As others have mentioned, you need to have a Recovery Plan, not just a backup plan. You need to verify periodically that you can restore a system from your current backups. You need to know how long it will take.

Solution 2:

I'd extend the Apple Time Machine recommendation a couple of steps further. It sounds like you have a small group of people with reasonable computer skills, but don't have and probably cannot afford to spend alot of time on "IT" chores.

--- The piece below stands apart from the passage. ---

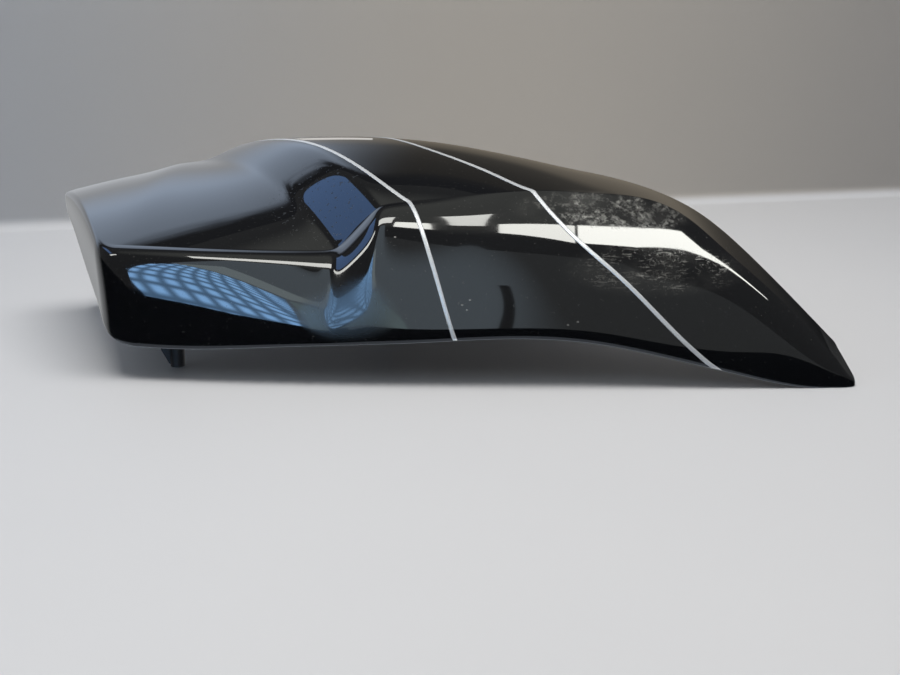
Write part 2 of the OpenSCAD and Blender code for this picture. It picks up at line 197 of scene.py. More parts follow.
# Plan of the crown: straight from crease to far edge in each column, drawn out to the two ends' own lines
def crownPlan(column, row):
    v = across(row)
    start, end = nearAt(0.0), farAt(0.0)
    leftGap = sideLine(start, panel["nearCorner"], panel["farCorner"], end, v) - lerp(start, end, v[..., None])
    start, end = nearAt(lastColumn), farAt(lastColumn)
    way = unit(start - nearAt(lastColumn - 1))
    part = v[..., None]
    cap = sweep(start, start + way * panel["tipRound"], end + tipWay * panel["tipRound"], end, part)
    rightGap = cap - lerp(start, end, part)
    left = np.maximum(0, 1 - column / panel["leftFade"])[:, None, None] ** 2
    right = np.maximum(0, 1 - (lastColumn - column) / panel["rightFade"])[:, None, None] ** 2
    body = lerp(nearAt(column)[:, None], farAt(column)[:, None], part)
    return body + left * leftGap + right * rightGap


# Wall at x: even, then a smooth step down to the tip's own wall
def wallAt(x):
    return lerp(panel["wall"], panel["tipWall"], ease(x, *panel["thinning"]))


# Part of the rim's full size at x: a smooth step from 1 down to its part at the tip, where the wall thins
def rimPart(x):
    return lerp(1, panel["tipRim"], ease(x, *panel["thinning"]))


# Crown's points: the height field, lowered by the wall over the cosine of its slope on the inner skin
def crownPoints(plan, skin):
    x, y = plan[..., 0], plan[..., 1]
    dx = (crownZ(x + 1, y) - crownZ(x - 1, y)) / 2
    dy = (crownZ(x, y + 1) - crownZ(x, y - 1)) / 2
    return np.stack([x, y, crownZ(x, y) - skin * wallAt(x) * np.sqrt(1 + dx * dx + dy * dy)], -1)


# Four control points of the skirt's profile under each point of the crown's edge, for one skin:
# the shoulder's leg runs out from the edge, the upright's leg rises from the hem, both moved in by the wall
def skirtLegs(edge, top, out, hem, shoulder, upright, skin):
    depth = (skin * wallAt(edge[:, 0]))[:, None]
    way = (hem - edge)[:, :2]
    reach = (way * out).sum(-1)
    aside = way - reach[:, None] * out
    q0 = np.zeros((len(edge), 2))
    q3 = np.stack([reach, hem[:, 2] - edge[:, 2]], -1)
    q1, q2 = shoulder, q3 + np.stack([0 * reach, upright], -1)

    # unit vector square to the leg from a to b
    def left(a, b):
        u = unit(b - a)
        return np.stack([-u[:, 1], u[:, 0]], -1)

    # mitre of the legs' two normals m and n: (m + n) / (1 + m.n), held short where the legs fold back
    def mitre(a, b, c):
        m, n = left(a, b), left(b, c)
        return (m + n) / np.maximum(1 + (m * n).sum(-1, keepdims=True), 0.8)

    # profile point c, [out, up], set at the edge and moved aside by its part of the hem's own lag
    def place(c, part):
        return np.concatenate([edge[:, :2] + out * c[:, :1] + aside * part, edge[:, 2:] + c[:, 1:]], -1)

    inward = np.stack([depth[:, 0], 0 * depth[:, 0]], -1)
    return (top, place(q1 - depth * mitre(q0, q1, q2), 0), place(q2 - depth * mitre(q1, q2, q3), 1),
            place(q3 - inward, 1))


# Grid of quads over index rows: one quad between each four neighbours, turned over if asked
def quads(index, turned=False):
    a, b, c, d = index[:-1, :-1], index[1:, :-1], index[1:, 1:], index[:-1, 1:]
    order = (a, d, c, b) if turned else (a, b, c, d)
    return np.stack([corner.ravel() for corner in order], -1)


# Points moved towards the mean of their neighbours, rounds times, each by its own weight
def relax(points, faces, weight, rounds):
    pairs = np.concatenate([faces[:, [0, 1]], faces[:, [1, 2]], faces[:, [2, 3]], faces[:, [3, 0]]])
    a, b = np.concatenate([pairs, pairs[:, ::-1]]).T
    count = np.bincount(a, minlength=len(points))[:, None]
    for turn in range(rounds):
        mean = np.stack([np.bincount(a, points[b, k], len(points)) for k in range(3)], -1) / count
        points = points + (mean - points) * weight[:, None]
    return points


# Mesh object from points in millimetres and faces, with the drawing's zero point moved to the part's own
def pieceFrom(name, points, faces, materials, slots=None):
    made = bpy.data.meshes.new(name)
    made.from_pydata(((points - middle) * mm).tolist(), [], faces.tolist() if hasattr(faces, "tolist") else faces)
    made.polygons.foreach_set("use_smooth", np.ones(len(made.polygons), bool))
    for material in materials:
        made.materials.append(material)
    if slots is not None:
        made.polygons.foreach_set("material_index", slots)
    made.update()
    piece = bpy.data.objects.new(name, made)
    bpy.context.scene.collection.objects.link(piece)
    return piece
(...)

I'd consider buying a Mac Mini Server and a Drobo Pro storage system. You attach the Drobo to the Mac Mini Server and use it as a time machine target for your clients. The beauty of the Drobo versus something like FreeNAS is that it is EASY -- as your storage needs go, you just plug in drives and it automatically handles everything. If a drive fails, you're safe and get a red light.

The other nice thing is that you have the full Apple stack, and can go to Apple for support. You'll also get some side benefits, like the Apple Wiki/Blog system that is pretty cool, local iChat server, and the ability to do Spotlight searches across multiple computers.

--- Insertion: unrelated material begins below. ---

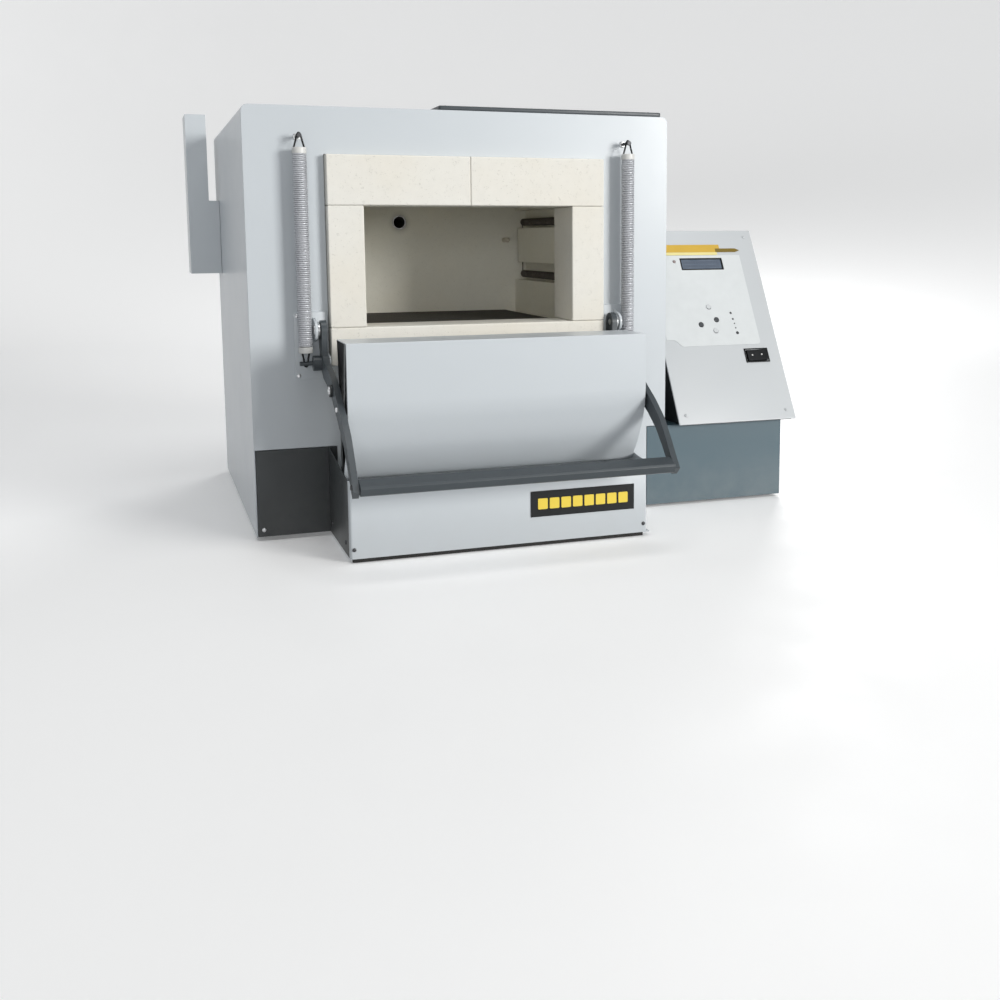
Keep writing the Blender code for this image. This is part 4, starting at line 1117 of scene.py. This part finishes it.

Cost is not so bad. You're looking at $2,000 for a minimally configured Drobo with lots of upgrade capacilty and $1,000 for the Mac Mini Server.

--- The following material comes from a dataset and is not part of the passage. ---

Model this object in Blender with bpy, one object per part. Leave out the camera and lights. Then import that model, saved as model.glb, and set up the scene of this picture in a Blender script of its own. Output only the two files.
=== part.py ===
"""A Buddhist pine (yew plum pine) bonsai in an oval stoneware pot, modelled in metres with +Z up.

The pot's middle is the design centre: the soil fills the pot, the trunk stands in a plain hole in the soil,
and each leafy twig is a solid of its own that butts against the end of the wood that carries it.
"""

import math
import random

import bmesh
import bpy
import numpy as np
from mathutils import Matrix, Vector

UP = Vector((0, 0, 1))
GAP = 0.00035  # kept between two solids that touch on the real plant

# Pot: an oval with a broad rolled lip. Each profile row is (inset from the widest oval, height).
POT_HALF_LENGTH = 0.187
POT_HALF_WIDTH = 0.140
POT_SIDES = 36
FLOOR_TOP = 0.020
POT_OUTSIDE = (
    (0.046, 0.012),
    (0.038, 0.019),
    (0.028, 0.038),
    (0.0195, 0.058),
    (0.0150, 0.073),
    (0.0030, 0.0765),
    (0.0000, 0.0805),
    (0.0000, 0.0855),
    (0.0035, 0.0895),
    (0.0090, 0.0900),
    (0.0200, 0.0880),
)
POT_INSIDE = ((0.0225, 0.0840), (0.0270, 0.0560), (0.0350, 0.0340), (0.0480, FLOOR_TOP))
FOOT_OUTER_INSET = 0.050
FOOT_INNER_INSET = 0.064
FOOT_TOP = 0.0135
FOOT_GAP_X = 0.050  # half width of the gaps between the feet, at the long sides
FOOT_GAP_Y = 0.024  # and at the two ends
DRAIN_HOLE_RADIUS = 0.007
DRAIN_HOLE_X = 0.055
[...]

Down the road, you have room to grow as well. You can leverage a service like rsync.net, Amazon S3, Asigra or some other solution to get off-site backup capability in the cloud -- but you don't need to do that on Day 1.

Solution 3:

If you're using OSX version 10.5 or 10.6 you have a great automated backup system already there called Time Machine.

It routinely takes incremental backups automatically with very little initial setup effort.

It can backup to individual hard disks such as those little portable USB ones you can get for <£$100 each OR you can get a big centralised disk think from Apple called a Time Capsule (Clicky for link), you put this on your network and set everyone's Mac's to backup to it - it's really simple and works a treat.